SOURCE MATERIAL:
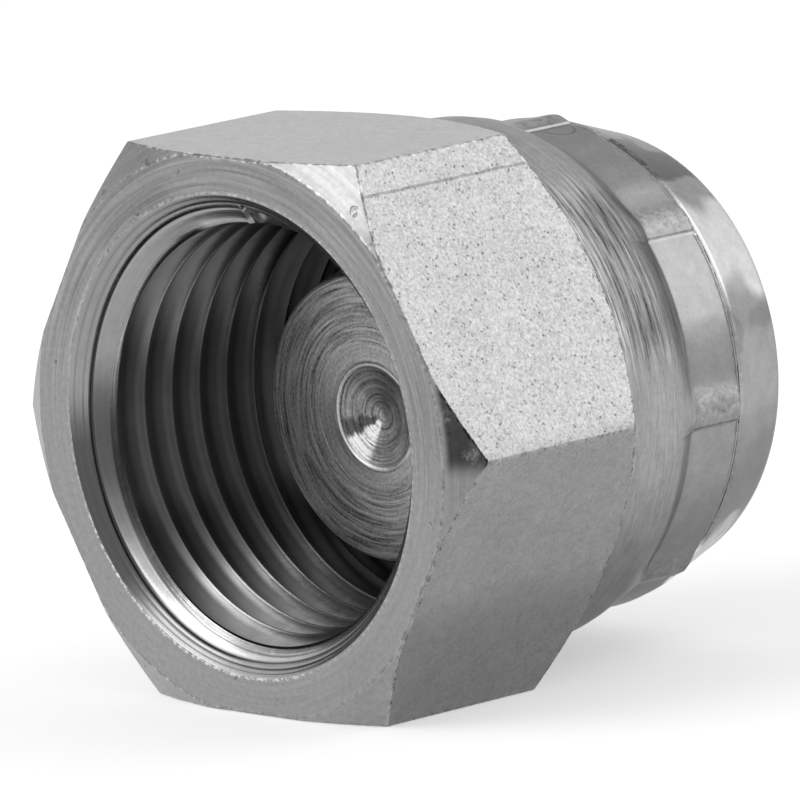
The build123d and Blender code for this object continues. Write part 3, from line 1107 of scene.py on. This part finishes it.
def make_floor():
    """A pale floor that fades into the white background, and keeps the cap's soft shadow."""
    mesh = bpy.data.meshes.new("floor")
    level = -HALF_FLAT * MM - FLOOR_GAP
    corners = [(-FLOOR_HALF, -FLOOR_HALF, level), (FLOOR_HALF, -FLOOR_HALF, level),
               (FLOOR_HALF, FLOOR_HALF, level), (-FLOOR_HALF, FLOOR_HALF, level)]
    mesh.from_pydata(corners, [], [(0, 1, 2, 3)])
    floor = bpy.data.objects.new("floor", mesh)
    bpy.context.scene.collection.objects.link(floor)
    graph = Graph("pale_floor")
    place = graph.place()
    cloud = graph.noise(place, 0.02, 2.0)
    graph.put(graph.shader.inputs["Base Color"], graph.grey(graph.ramp(cloud, 0.2, 0.8, 0.80, 0.82)))
    graph.shader.inputs["Roughness"].default_value = 0.9
    graph.shader.inputs["Specular IOR Level"].default_value = 0.1
    rays = graph.node("ShaderNodeLightPath").outputs
    seen = graph.math("MAXIMUM", rays["Is Camera Ray"],
                      graph.math("MAXIMUM", rays["Is Glossy Ray"], rays["Is Transmission Ray"]))
    graph.shader.inputs["Emission Color"].default_value = (1, 1, 1, 1)
    graph.put(graph.shader.inputs["Emission Strength"], graph.math("MULTIPLY", seen, 0.42))
    white = graph.node("ShaderNodeEmission")
    white.inputs["Strength"].default_value = 1.0
    mix = graph.node("ShaderNodeMixShader")
    x, y, _ = graph.parts(place)
    away = length(graph, x, y)
    graph.put(mix.inputs[0], graph.math("MULTIPLY", seen, graph.ramp(away, 60, 400)))
    graph.put(mix.inputs[1], graph.shader.outputs[0])
    graph.put(mix.inputs[2], white.outputs[0])
    out = next(node for node in graph.tree.nodes if node.type == "OUTPUT_MATERIAL")
    graph.put(out.inputs["Surface"], mix.outputs[0])
    mesh.materials.append(graph.material)


make_camera()
make_object()
make_world(0.55)
make_lamp("key", (0.505, 0.686, 0.523), 0.5, (0.42, 0.42), 0.5)
make_lamp("front", (-0.31, -0.715, 0.62), 0.5, (0.36, 0.38), 0.8)
make_floor()
bpy.context.scene.view_settings.view_transform = "Standard"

PROBLEM: Copy the material above back out, exactly as written.

EXERCISE SOLUTION:
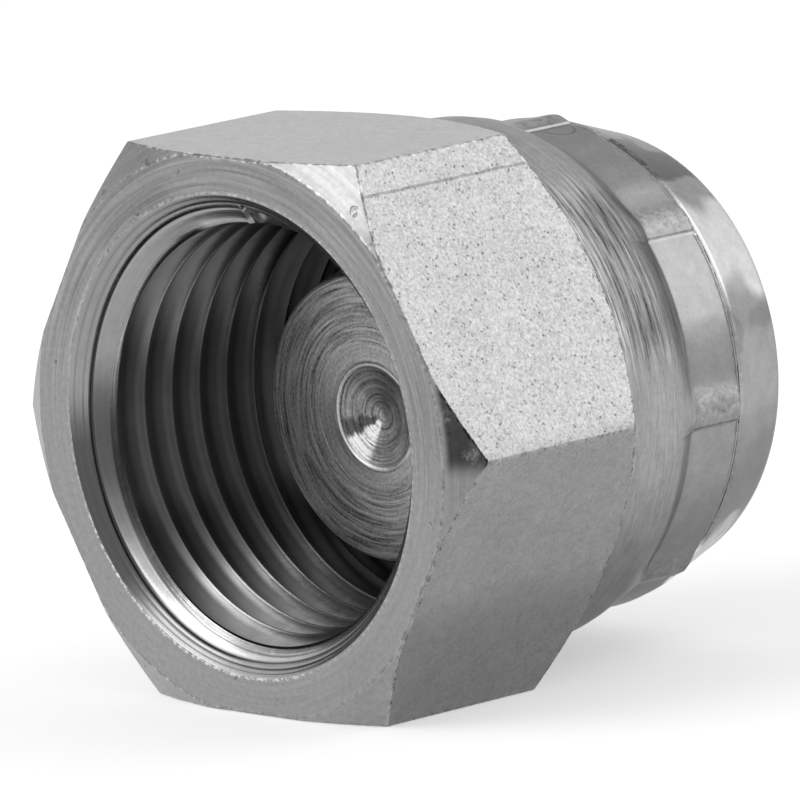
The build123d and Blender code for this object continues. Write part 3, from line 1107 of scene.py on. This part finishes it.
def make_floor():
    """A pale floor that fades into the white background, and keeps the cap's soft shadow."""
    mesh = bpy.data.meshes.new("floor")
    level = -HALF_FLAT * MM - FLOOR_GAP
    corners = [(-FLOOR_HALF, -FLOOR_HALF, level), (FLOOR_HALF, -FLOOR_HALF, level),
               (FLOOR_HALF, FLOOR_HALF, level), (-FLOOR_HALF, FLOOR_HALF, level)]
    mesh.from_pydata(corners, [], [(0, 1, 2, 3)])
    floor = bpy.data.objects.new("floor", mesh)
    bpy.context.scene.collection.objects.link(floor)
    graph = Graph("pale_floor")
    place = graph.place()
    cloud = graph.noise(place, 0.02, 2.0)
    graph.put(graph.shader.inputs["Base Color"], graph.grey(graph.ramp(cloud, 0.2, 0.8, 0.80, 0.82)))
    graph.shader.inputs["Roughness"].default_value = 0.9
    graph.shader.inputs["Specular IOR Level"].default_value = 0.1
    rays = graph.node("ShaderNodeLightPath").outputs
    seen = graph.math("MAXIMUM", rays["Is Camera Ray"],
                      graph.math("MAXIMUM", rays["Is Glossy Ray"], rays["Is Transmission Ray"]))
    graph.shader.inputs["Emission Color"].default_value = (1, 1, 1, 1)
    graph.put(graph.shader.inputs["Emission Strength"], graph.math("MULTIPLY", seen, 0.42))
    white = graph.node("ShaderNodeEmission")
    white.inputs["Strength"].default_value = 1.0
    mix = graph.node("ShaderNodeMixShader")
    x, y, _ = graph.parts(place)
    away = length(graph, x, y)
    graph.put(mix.inputs[0], graph.math("MULTIPLY", seen, graph.ramp(away, 60, 400)))
    graph.put(mix.inputs[1], graph.shader.outputs[0])
    graph.put(mix.inputs[2], white.outputs[0])
    out = next(node for node in graph.tree.nodes if node.type == "OUTPUT_MATERIAL")
    graph.put(out.inputs["Surface"], mix.outputs[0])
    mesh.materials.append(graph.material)


make_camera()
make_object()
make_world(0.55)
make_lamp("key", (0.505, 0.686, 0.523), 0.5, (0.42, 0.42), 0.5)
make_lamp("front", (-0.31, -0.715, 0.62), 0.5, (0.36, 0.38), 0.8)
make_floor()
bpy.context.scene.view_settings.view_transform = "Standard"